Required task: Copy the records below exactly as they appear.

Data for processing:
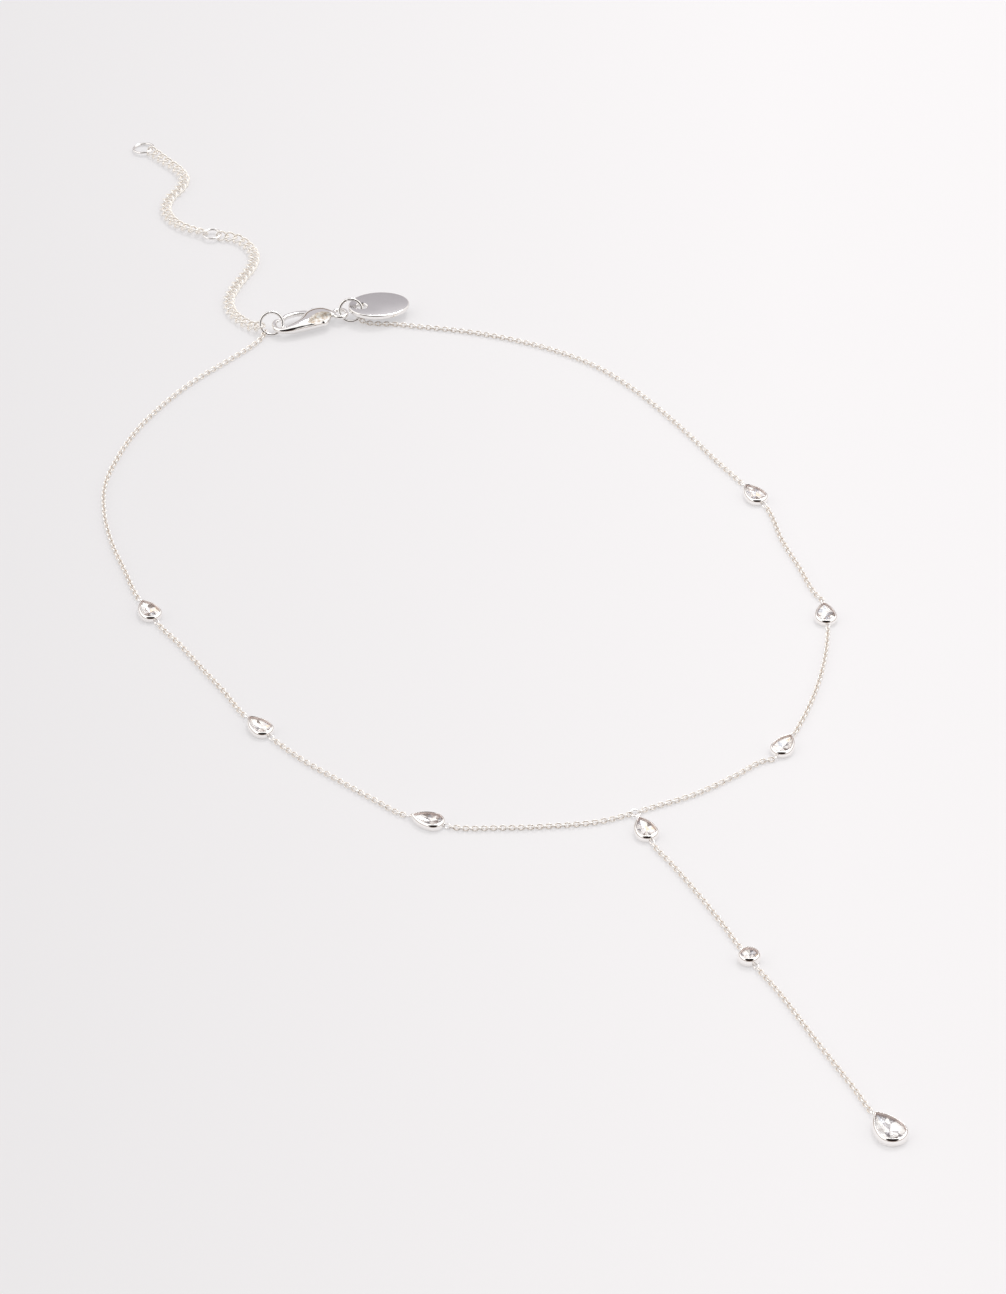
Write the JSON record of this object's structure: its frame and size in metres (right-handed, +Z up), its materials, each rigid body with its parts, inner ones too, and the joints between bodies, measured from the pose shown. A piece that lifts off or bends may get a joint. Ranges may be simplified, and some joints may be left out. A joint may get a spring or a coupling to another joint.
{
  "type": "y necklace",
  "caption": "Fine link chain loop with small pear stones, a straight drop with a round and a large pear stone, a lobster clasp, an oval tag and a curb extender chain, lying flat.",
  "frame": {"origin": "middle of the laid-out necklace on the surface that it lies on", "axes": "+Z up from the surface, +Y from the drop's end towards the clasp and the extender, +X to the clasp's tag side"},
  "size_m": [0.1028, 0.2848, 0.0035],
  "materials": {
    "setting_silver": "polished silver plate",
    "chain_silver": "polished silver plate",
    "ring_silver": "polished silver plate",
    "extender_silver": "polished silver plate, slightly warm",
    "clasp_silver": "polished silver plate",
    "tag_silver": "satin face, polished edge",
    "stone": "clear cut stone"
  },
  "bodies": {
    "necklace": {"setting_right_back": "setting_silver", "setting_right_side": "setting_silver", "setting_right_front": "setting_silver", "setting_left_front": "setting_silver", "setting_left_side": "setting_silver", "setting_left_back": "setting_silver", "setting_junction": "setting_silver", "setting_drop_round": "setting_silver", "setting_drop_pear": "setting_silver", "stone_right_back": "stone", "stone_right_side": "stone", "stone_right_front": "stone", "stone_left_front": "stone", "stone_left_side": "stone", "stone_left_back": "stone", "stone_junction": "stone", "stone_drop_round": "stone", "stone_drop_pear": "stone", "chain_right_back": "chain_silver", "chain_right_side": "chain_silver", "chain_right_mid": "chain_silver", "chain_front_right": "chain_silver", "chain_front_left": "chain_silver", "chain_left_mid": "chain_silver", "chain_left_side": "chain_silver", "chain_left_back": "chain_silver", "chain_drop_upper": "chain_silver", "chain_drop_lower": "chain_silver", "junction_ring": "ring_silver", "clasp_ring": "ring_silver", "hook_ring": "ring_silver", "clasp_body": "clasp_silver", "tag": "tag_silver", "extender_lower": "extender_silver", "extender_ring": "ring_silver", "extender_upper": "extender_silver", "end_ring": "ring_silver"},
    "lever": {"clasp_lever": "clasp_silver"}
  },
  "joints": [
    {"name": "lever_hinge", "type": "hinge", "parent": "necklace", "child": "lever", "pos_m": [0.00596, 0.08002, 0.0013], "axis": [0, 0, 1], "range_deg": [0, 16], "stiffness_Nm_per_rad": 0.004}
  ]
}
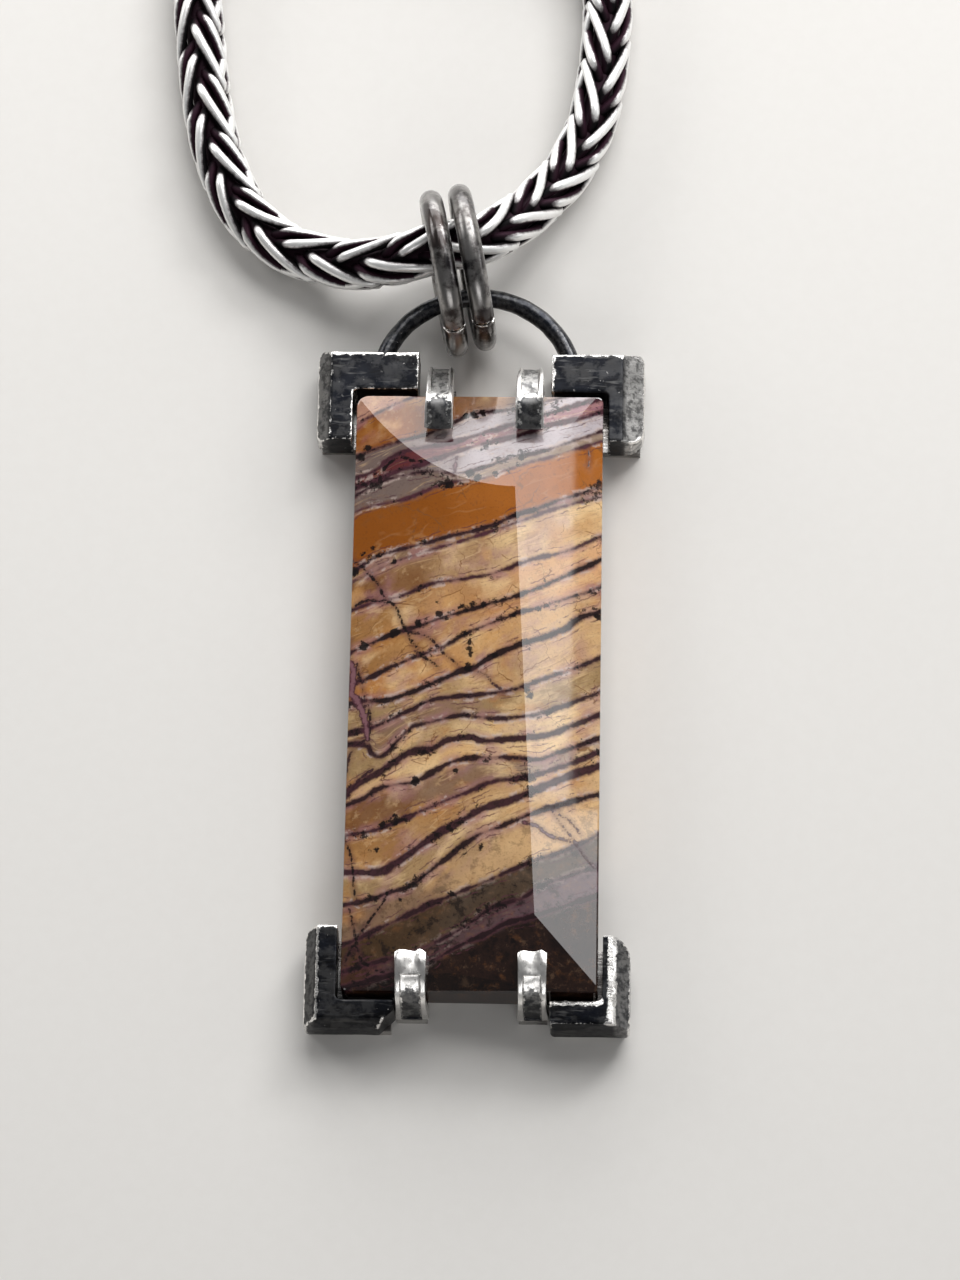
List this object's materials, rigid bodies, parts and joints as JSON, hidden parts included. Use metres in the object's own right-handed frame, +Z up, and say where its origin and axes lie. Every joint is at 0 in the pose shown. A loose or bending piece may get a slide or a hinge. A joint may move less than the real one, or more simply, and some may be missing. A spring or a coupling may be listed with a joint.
{
  "type": "banded rhyolite pendant",
  "caption": "Faceted slab of banded rhyolite in a blackened silver corner and prong setting, with a wire bail, jump rings and a woven silver chain.",
  "frame": {"origin": "on the table, under the middle of the pendant with its bail and jump rings, chain left out", "axes": "+Y from the stone's lower end to its upper end and the bail, +Z up out of the stone's face, +X to the wearer's left"},
  "size_m": [0.052, 0.1396, 0.0122],
  "materials": {
    "rhyolite": "high polish, banded",
    "blackened_silver": "brushed, blackened, worn bright at the edges",
    "worn_silver": "burnished, dark in the hollows",
    "chain_silver": "polished, blackened between the wires"
  },
  "bodies": {
    "root": {"stone": "rhyolite", "back_plate": "blackened_silver", "bracket_top_left": "blackened_silver", "bracket_top_right": "blackened_silver", "bracket_bottom_left": "blackened_silver", "bracket_bottom_right": "blackened_silver", "prong_top_left": "worn_silver", "prong_top_right": "worn_silver", "prong_bottom_left": "worn_silver", "prong_bottom_right": "worn_silver", "bail": "blackened_silver", "jump_ring_left": "blackened_silver", "jump_ring_right": "blackened_silver", "chain_run": "chain_silver", "chain_coil": "chain_silver", "end_cap_eye": "chain_silver", "end_cap_hook": "chain_silver", "clasp_eye": "chain_silver", "clasp_hook": "chain_silver"}
  },
  "joints": []
}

Complete response:
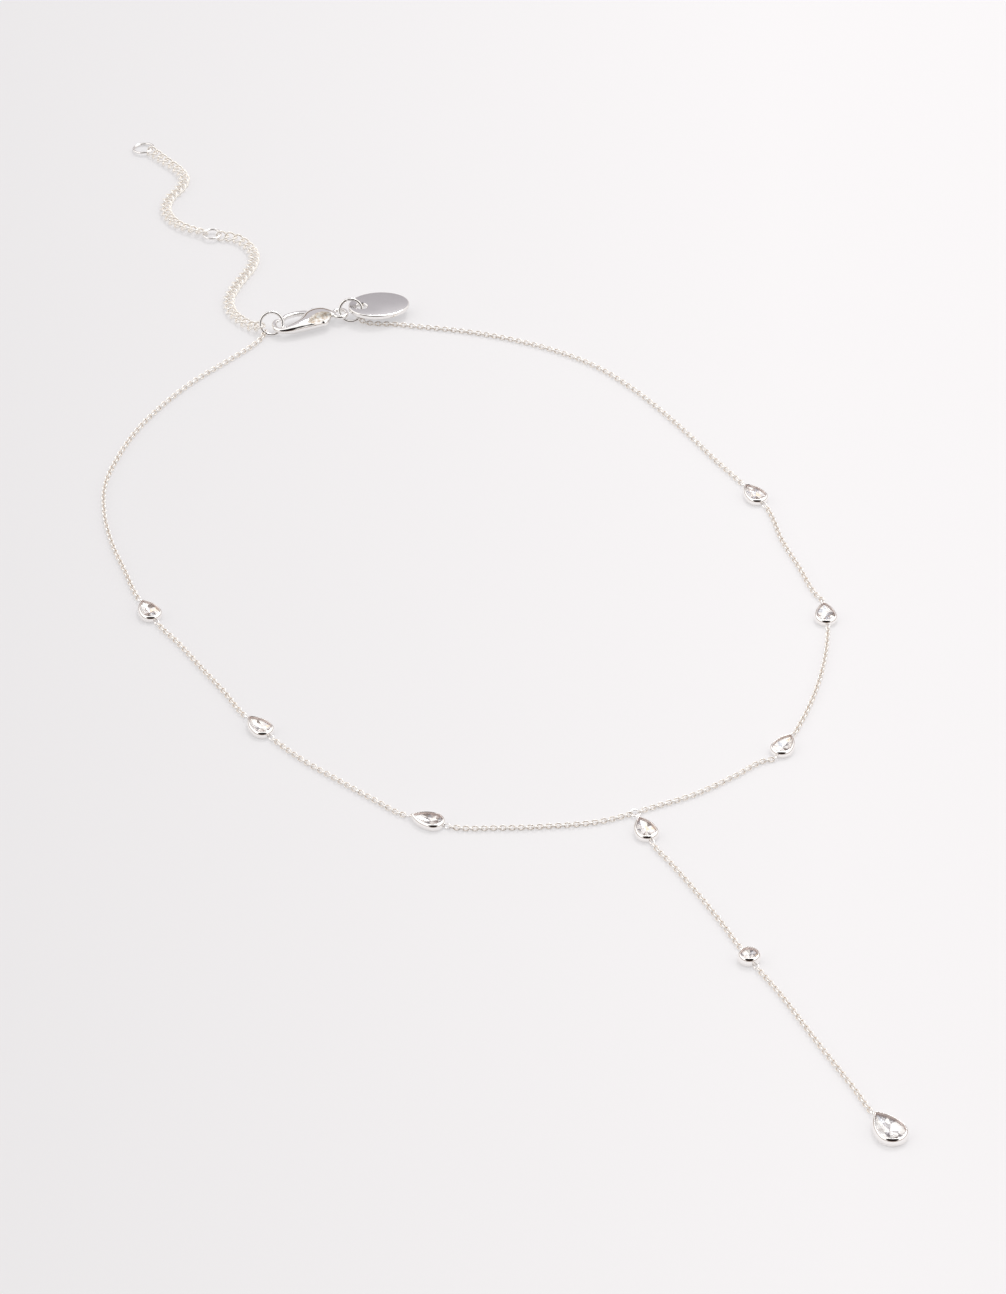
Write the JSON record of this object's structure: its frame and size in metres (right-handed, +Z up), its materials, each rigid body with its parts, inner ones too, and the joints between bodies, measured from the pose shown. A piece that lifts off or bends may get a joint. Ranges may be simplified, and some joints may be left out. A joint may get a spring or a coupling to another joint.
{
  "type": "y necklace",
  "caption": "Fine link chain loop with small pear stones, a straight drop with a round and a large pear stone, a lobster clasp, an oval tag and a curb extender chain, lying flat.",
  "frame": {"origin": "middle of the laid-out necklace on the surface that it lies on", "axes": "+Z up from the surface, +Y from the drop's end towards the clasp and the extender, +X to the clasp's tag side"},
  "size_m": [0.1028, 0.2848, 0.0035],
  "materials": {
    "setting_silver": "polished silver plate",
    "chain_silver": "polished silver plate",
    "ring_silver": "polished silver plate",
    "extender_silver": "polished silver plate, slightly warm",
    "clasp_silver": "polished silver plate",
    "tag_silver": "satin face, polished edge",
    "stone": "clear cut stone"
  },
  "bodies": {
    "necklace": {"setting_right_back": "setting_silver", "setting_right_side": "setting_silver", "setting_right_front": "setting_silver", "setting_left_front": "setting_silver", "setting_left_side": "setting_silver", "setting_left_back": "setting_silver", "setting_junction": "setting_silver", "setting_drop_round": "setting_silver", "setting_drop_pear": "setting_silver", "stone_right_back": "stone", "stone_right_side": "stone", "stone_right_front": "stone", "stone_left_front": "stone", "stone_left_side": "stone", "stone_left_back": "stone", "stone_junction": "stone", "stone_drop_round": "stone", "stone_drop_pear": "stone", "chain_right_back": "chain_silver", "chain_right_side": "chain_silver", "chain_right_mid": "chain_silver", "chain_front_right": "chain_silver", "chain_front_left": "chain_silver", "chain_left_mid": "chain_silver", "chain_left_side": "chain_silver", "chain_left_back": "chain_silver", "chain_drop_upper": "chain_silver", "chain_drop_lower": "chain_silver", "junction_ring": "ring_silver", "clasp_ring": "ring_silver", "hook_ring": "ring_silver", "clasp_body": "clasp_silver", "tag": "tag_silver", "extender_lower": "extender_silver", "extender_ring": "ring_silver", "extender_upper": "extender_silver", "end_ring": "ring_silver"},
    "lever": {"clasp_lever": "clasp_silver"}
  },
  "joints": [
    {"name": "lever_hinge", "type": "hinge", "parent": "necklace", "child": "lever", "pos_m": [0.00596, 0.08002, 0.0013], "axis": [0, 0, 1], "range_deg": [0, 16], "stiffness_Nm_per_rad": 0.004}
  ]
}
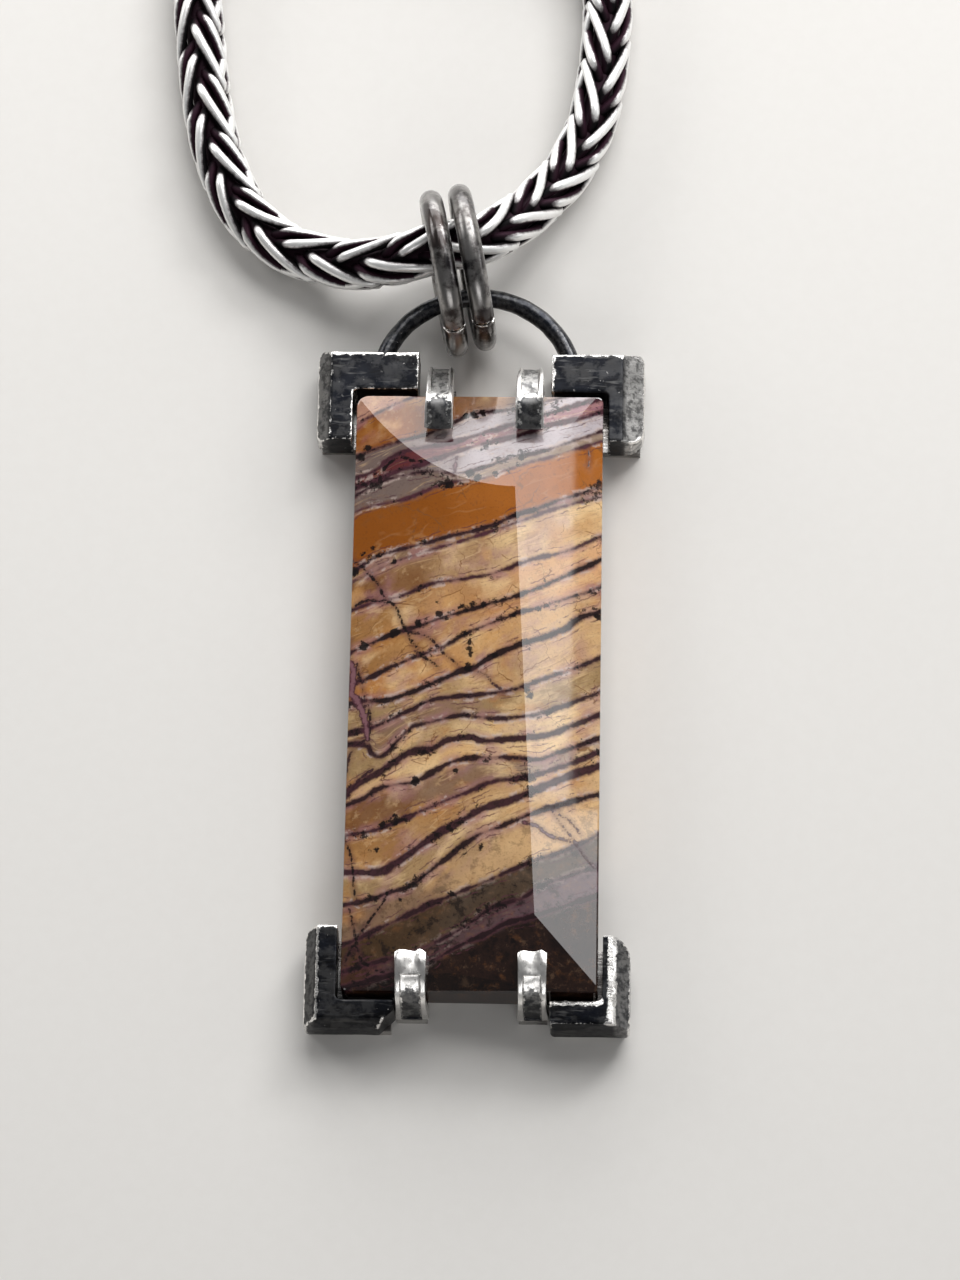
List this object's materials, rigid bodies, parts and joints as JSON, hidden parts included. Use metres in the object's own right-handed frame, +Z up, and say where its origin and axes lie. Every joint is at 0 in the pose shown. A loose or bending piece may get a slide or a hinge. A joint may move less than the real one, or more simply, and some may be missing. A spring or a coupling may be listed with a joint.
{
  "type": "banded rhyolite pendant",
  "caption": "Faceted slab of banded rhyolite in a blackened silver corner and prong setting, with a wire bail, jump rings and a woven silver chain.",
  "frame": {"origin": "on the table, under the middle of the pendant with its bail and jump rings, chain left out", "axes": "+Y from the stone's lower end to its upper end and the bail, +Z up out of the stone's face, +X to the wearer's left"},
  "size_m": [0.052, 0.1396, 0.0122],
  "materials": {
    "rhyolite": "high polish, banded",
    "blackened_silver": "brushed, blackened, worn bright at the edges",
    "worn_silver": "burnished, dark in the hollows",
    "chain_silver": "polished, blackened between the wires"
  },
  "bodies": {
    "root": {"stone": "rhyolite", "back_plate": "blackened_silver", "bracket_top_left": "blackened_silver", "bracket_top_right": "blackened_silver", "bracket_bottom_left": "blackened_silver", "bracket_bottom_right": "blackened_silver", "prong_top_left": "worn_silver", "prong_top_right": "worn_silver", "prong_bottom_left": "worn_silver", "prong_bottom_right": "worn_silver", "bail": "blackened_silver", "jump_ring_left": "blackened_silver", "jump_ring_right": "blackened_silver", "chain_run": "chain_silver", "chain_coil": "chain_silver", "end_cap_eye": "chain_silver", "end_cap_hook": "chain_silver", "clasp_eye": "chain_silver", "clasp_hook": "chain_silver"}
  },
  "joints": []
}